Boneland
- Cover of 1st edition
- Author: Alan Garner
- Language: English
- Genre: Fantasy
- Publisher: Fourth Estate
- Publication date: 2012
- Publication place: United Kingdom
- Media type: Print (Hardcover & Paperback)
- ISBN: 978-0007463251
- Preceded by: The Moon of Gomrath

= Boneland =

2012 fantasy novel by Alan Garner

Boneland is a 2012 novel by Alan Garner, a sequel to The Weirdstone of Brisingamen and The Moon of Gomrath. The boy Colin from the earlier novels is now an adult, still living near the top of Alderley Edge but now a professor working at the nearby Jodrell Bank Observatory. His solitary home is a kit-built hut ("A Bergli") in a quarry. He has a form of amnesia which means he remembers nothing from before the age of 13, including his twin sister and his childhood adventures. He visits a psychotherapist and the gradual uncovering of his past forms the main story.

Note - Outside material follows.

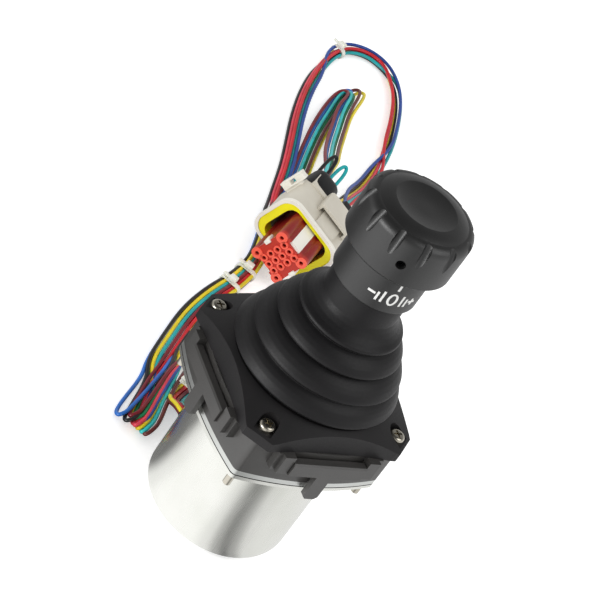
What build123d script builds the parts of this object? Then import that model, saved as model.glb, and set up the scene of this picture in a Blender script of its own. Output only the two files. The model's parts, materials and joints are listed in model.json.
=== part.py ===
from build123d import *
import math
import os

os.makedirs("parts", exist_ok=True)

# Driving dimensions, in millimetres. +Z runs up the stick, the floor is z = 0 under the can,
# and the stick's axis is the Z axis.

# Clearances
run_gap = 0.03          # radial running clearance of a pin in its bush
fit_gap = 0.02          # radial clearance of a seated fit
free_gap = 0.3          # gap between curved faces that only pass each other

# Can: a deep drawn cup with a flange
can_radius = 37.6
can_wall = 1.2
can_height = 65.7
can_bottom_round = 8.0
can_flange_t = 2.0

# Outline shared by the can flange, gasket, flange plate and housing: convex sides, round corners
body_corner = 39.8      # half distance between the corners of the outline
body_side = 44.5        # half width at the middle of a side
body_corner_round = 3.5

gasket_t = 0.6
plate_t = 2.7
plate_opening = 26.0
housing_h = 20.3
housing_bore = 38.6

# Bezel: square cover with cut corners, shallow scalloped sides and a conical top
bezel_half = 45.5
bezel_corner_cut = 10.0
bezel_scallop = 1.8
bezel_scallop_land = 2.5
bezel_rim_h = 4.7       # height of the rim at a corner
bezel_rise = 8.4        # rise of the cone from a corner to the flat ring
bezel_flat_r = 41.0
bezel_opening = 36.5
bezel_skin = 3.0
bezel_bore = 40.5

# Four long screws that hold the stack together
screw_spacing = 72.0
screw_r = 1.98          # over the thread
screw_shank_r = 1.75    # plain shank, as a rolled thread leaves it
screw_thread_gap = 0.3  # the thread begins this far below the can's flange
screw_hole_r = 2.2
screw_head_r = 4.0
screw_head_h = 3.0
screw_length = 39.5
screw_seat_drop = 2.5   # seat below the cone surface at the screw
pocket_w = 9.2
pocket_reach = 5.4      # from the screw to the inner end of its pocket

# Panel latches: a bar on two stubs with a release leg
latch_bar_l = 40.0
latch_bar_h = 7.8
latch_bar_t = 4.3
latch_leg_w = 8.0
latch_leg_t = 3.0
latch_leg_drop = 15.0
latch_out = 49.5        # outer face of the bar, from the axis
latch_top_gap = 3.0     # panel slot between the bar and the bezel
latch_stub_r = 1.4
latch_stub_l = 3.4
lug_w = 6.0
lug_set_back = 1.2      # the lugs end behind the bar's outer face
lug_gap = 0.4

# Gimbal
pivot_z = 80.0
ring_outer = 18.0
ring_inner = 11.5
ring_h = 9.0
pin_r = 2.5
bush_r = 3.5
bush_flange_r = 4.8
bush_flange_t = 0.8
frame_ring_outer = 36.0
frame_ring_inner = 20.0
frame_ring_t = 3.0
post_near = 20.4
post_t = 5.6
post_half_w = 7.0
post_rise = 6.6         # top of a post above the pivot
post_rib_t = 2.4
post_rib_l = 6.0
post_rib_h = 12.0
frame_screw_circle = 31.0
frame_screw_r = 1.48
frame_screw_head_r = 2.9
frame_screw_head_h = 1.8
frame_screw_grip = 1.2  # how far the thread stands out below the plate's face

# Stick
shaft_r = 4.5
hub_r = 8.0
hub_h = 12.0
shaft_top_wall = 1.0    # collar left above the shaft
tail_end = 59.0
magnet_r = 4.0
magnet_h = 3.3
holder_r = 7.0
holder_h = 9.0
holder_skirt = 3.5      # how far the holder stands out below the shaft
magnet_set_back = 0.6

# Centring spring between the spring plate and a cap on the stick
spring_plate_t = 2.0
spring_plate_hole = 12.9
spring_wire_r = 1.1
spring_low_r = 14.8
spring_top_r = 11.0
spring_turns = 5
spring_free_h = 27.0
cap_r = 14.5
cap_t = 3.0
clip_t = 1.2
clip_r = 7.0
clip_mouth = 5.0

# Bellows: stepped rubber cone; each crest is (radius, height)
bellows_wall = 1.4
bellows_crests = [(42.9, 107.6), (38.4, 118.7), (32.5, 129.9), (26.9, 140.1)]
bellows_fold = 2.4      # how far each fold lies inside the crest above it
bellows_fold_drop = 2.2
bellows_bulge = 0.7
bellows_lip = 1.3       # height of the rounded lip at a crest
bellows_lip_in = 0.9    # how far the lip turns in below the crest
bellows_lift = 0.7      # lowest lobe above the bezel
bellows_neck_r = 35.8
bellows_top_r = 19.3
bellows_flare_h = 9.5   # from the highest crest to the straight neck
bellows_flare = 0.7
bellows_tuck = 6.4      # how far the neck reaches into the collar
bead_r = 39.6
bead_t = 1.7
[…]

Interleaved with Colin's tale is another story set in the same part of England but at a distant time. A lone Stone-Age cave dweller leaves "Ludcruck" (the chasm of Ludchurch) in search of companionship.

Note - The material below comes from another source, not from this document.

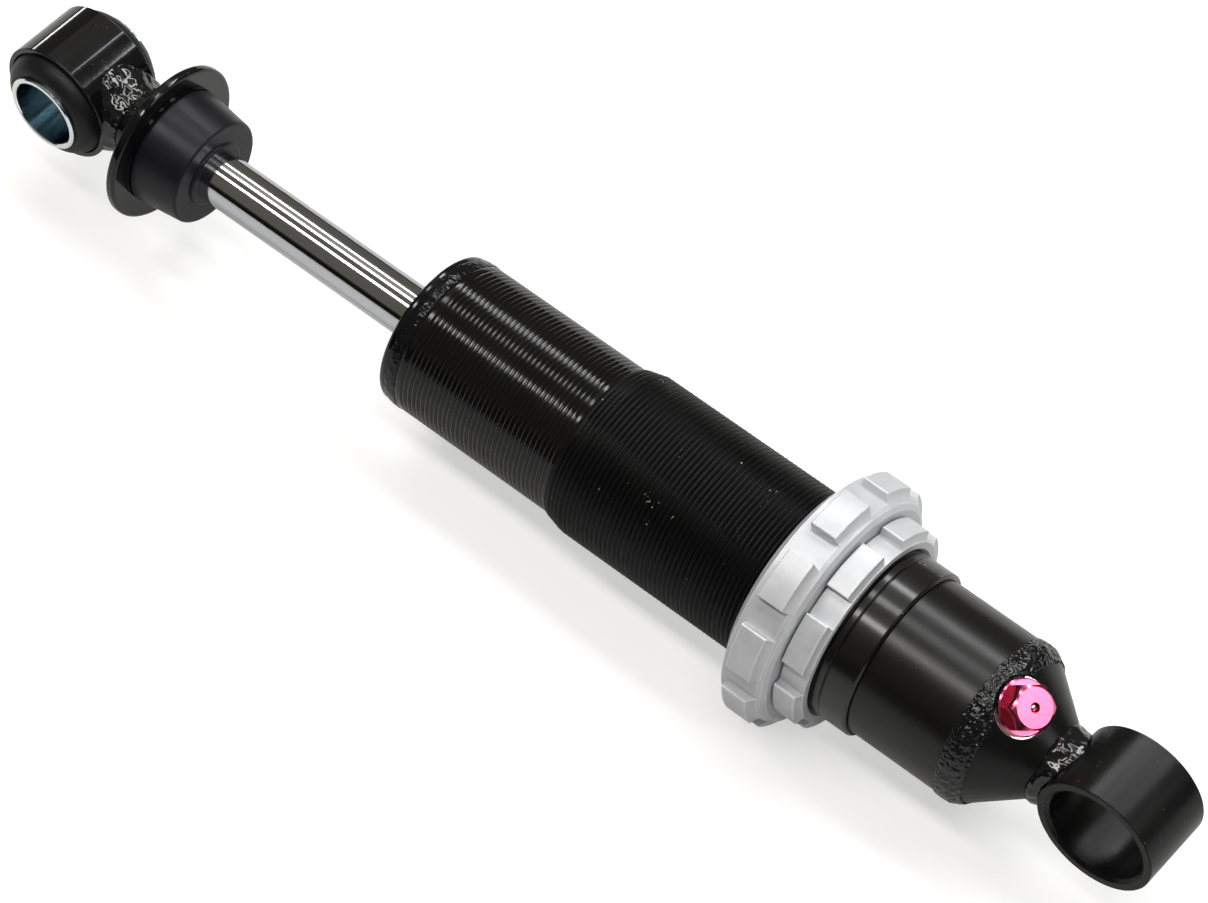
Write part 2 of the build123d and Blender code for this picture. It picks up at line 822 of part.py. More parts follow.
# fillet of weld metal, kept within the eye's width
with BuildPart() as rod_eye_weld:
    crown_x = rod_eye_x + sqrt(rod_eye_r**2 - eye_weld_r**2)
    neck_meets_x = rod_eye_x + rod_eye_r
    turn(
        [
            (rod_eye_x + rod_eye_r / 2, rod_neck_r),
            (rod_eye_x + rod_eye_r / 2, eye_weld_r),
            (crown_x + eye_weld_crown, eye_weld_r),
            (neck_meets_x + 0.2 * eye_weld_run, rod_neck_r + 0.3 * eye_weld_run),
            (neck_meets_x + eye_weld_run, rod_neck_r),
        ]
    )
    eye_cylinder(rod_eye_x, rod_eye_r, 2 * rod_eye_half, Mode.SUBTRACT)
    with BuildSketch(Plane.XY) as width_limit:
        with Locations((rod_eye_x + rod_eye_r, 0)):
            Rectangle(4 * rod_eye_r, 2 * (rod_eye_half + eye_weld_over))
    extrude(width_limit.sketch.faces(), amount=2 * rod_eye_r, both=True, mode=Mode.INTERSECT)
save(rod_eye_weld, "rod_eye_weld")

with BuildPart() as rod_eye:
    eye_cylinder(rod_eye_x, rod_eye_r, rod_eye_half)
    eye_cylinder(rod_eye_x, rod_eye_bore_r, rod_eye_half, Mode.SUBTRACT)
    chamfer(round_edges(rod_eye, rod_eye_bore_r, rod_eye_bore_r), rod_eye_mouth)
    fillet(round_edges(rod_eye, rod_eye_r, rod_eye_r), eye_edge)
save(rod_eye, "rod_eye")

# bush and sleeve turn about the eye's own axis, their outlines are (r, y)
eye_axis = Axis((rod_eye_x, 0, 0), (0, 1, 0))
eye_plane = Plane(origin=(rod_eye_x, 0, 0), x_dir=(1, 0, 0), z_dir=(0, 0, 1))
with BuildPart() as rod_eye_bush:
    nose_r = bush_in_r + bush_nose_t
    nose_y = rod_eye_half + bush_stand
    with BuildSketch(eye_plane):
        with BuildLine():
            Polyline((bush_in_r, 0), (bush_in_r, nose_y), (nose_r, nose_y))
            ThreePointArc(
                (nose_r, nose_y),
                (nose_r + 0.7 * (rod_eye_bore_r - nose_r), rod_eye_half + 0.58 * bush_stand),
                (rod_eye_bore_r, rod_eye_half),
            )
            Polyline((rod_eye_bore_r, rod_eye_half), (rod_eye_bore_r, 0), (bush_in_r, 0))
        make_face()
        mirror(about=Plane.XZ)
    revolve(axis=eye_axis)
save(rod_eye_bush, "rod_eye_bush")

with BuildPart() as rod_eye_sleeve:
    eye_cylinder(rod_eye_x, eye_sleeve_r, eye_sleeve_half)
    eye_cylinder(rod_eye_x, eye_sleeve_bore_r, eye_sleeve_half, Mode.SUBTRACT)
    chamfer(rod_eye_sleeve.edges().filter_by(GeomType.CIRCLE), eye_sleeve_edge)
save(rod_eye_sleeve, "rod_eye_sleeve")
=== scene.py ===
import math

import bmesh
import bpy
from mathutils import Matrix, Vector, noise


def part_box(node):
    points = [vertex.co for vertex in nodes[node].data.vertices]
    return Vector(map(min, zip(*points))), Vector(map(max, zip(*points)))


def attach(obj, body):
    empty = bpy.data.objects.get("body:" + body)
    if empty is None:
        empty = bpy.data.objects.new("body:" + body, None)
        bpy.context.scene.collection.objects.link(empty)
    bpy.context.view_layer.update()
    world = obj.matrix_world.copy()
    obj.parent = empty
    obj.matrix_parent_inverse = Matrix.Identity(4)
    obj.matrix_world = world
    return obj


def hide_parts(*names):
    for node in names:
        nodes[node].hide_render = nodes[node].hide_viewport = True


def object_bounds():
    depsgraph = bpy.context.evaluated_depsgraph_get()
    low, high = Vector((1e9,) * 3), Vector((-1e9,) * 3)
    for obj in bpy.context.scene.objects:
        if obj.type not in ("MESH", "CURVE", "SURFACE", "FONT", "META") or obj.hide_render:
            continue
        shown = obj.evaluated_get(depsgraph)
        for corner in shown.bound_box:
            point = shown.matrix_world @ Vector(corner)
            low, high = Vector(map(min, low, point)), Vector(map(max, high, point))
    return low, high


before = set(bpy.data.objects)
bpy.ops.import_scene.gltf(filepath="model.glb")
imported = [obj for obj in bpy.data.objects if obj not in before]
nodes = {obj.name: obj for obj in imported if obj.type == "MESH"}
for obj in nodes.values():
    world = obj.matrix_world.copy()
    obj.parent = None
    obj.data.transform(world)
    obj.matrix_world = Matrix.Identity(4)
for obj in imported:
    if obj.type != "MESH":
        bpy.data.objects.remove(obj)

cad_low, cad_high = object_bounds()
middle = (cad_low + cad_high) / 2
tube_low, tube_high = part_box("body_tube")
sleeve_low, sleeve_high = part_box("thread_sleeve")
eye_sleeve_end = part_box("rod_eye_sleeve")[1].y

MM = 0.001
WHITE = (1.0, 1.0, 1.0)
COLLAR = 8.8 * MM  # plain end of the threaded sleeve
collar_from = sleeve_high.x - COLLAR


def centre(name):
    """Middle of a CAD node's box."""
    return sum(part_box(name), Vector()) / 2


def map_range(tree, value, low, high, out_low, out_high):
    """The value carried from low..high to out_low..out_high, held at the ends."""
    node = tree.nodes.new("ShaderNodeMapRange")
    names = ("From Min", "From Max", "To Min", "To Max")
    for name, number in zip(names, (low, high, out_low, out_high)):
        node.inputs[name].default_value = number
    tree.links.new(value, node.inputs["Value"])
    return node.outputs["Result"]


# ---------------------------------------------------------------- camera
CAMERA_AT = (0.19852, -0.46842, 0.78559)
CAMERA_RIGHT = (0.7679, 0.6387, 0.0493)
CAMERA_UP = (-0.5384, 0.6018, 0.5899)
CAMERA_BACK = (0.3471, -0.4795, 0.8060)
LENS_MM = 132.0
SENSOR_MM = 36.0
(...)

Garner says that the focus of his research for the book was "the universal myth of the sleeping hero". He has written his own experience of psychotherapy into the novel. "Go to the pain", he was told by his therapist, "go to where it hurts the most, and say whatever it tells you." An important item towards the end of the book is a Lower Palaeolithic hand axe. Garner keeps such an axe in his study, although his is from the Acheulean culture while the one in the book is from the even older Abbevillian culture.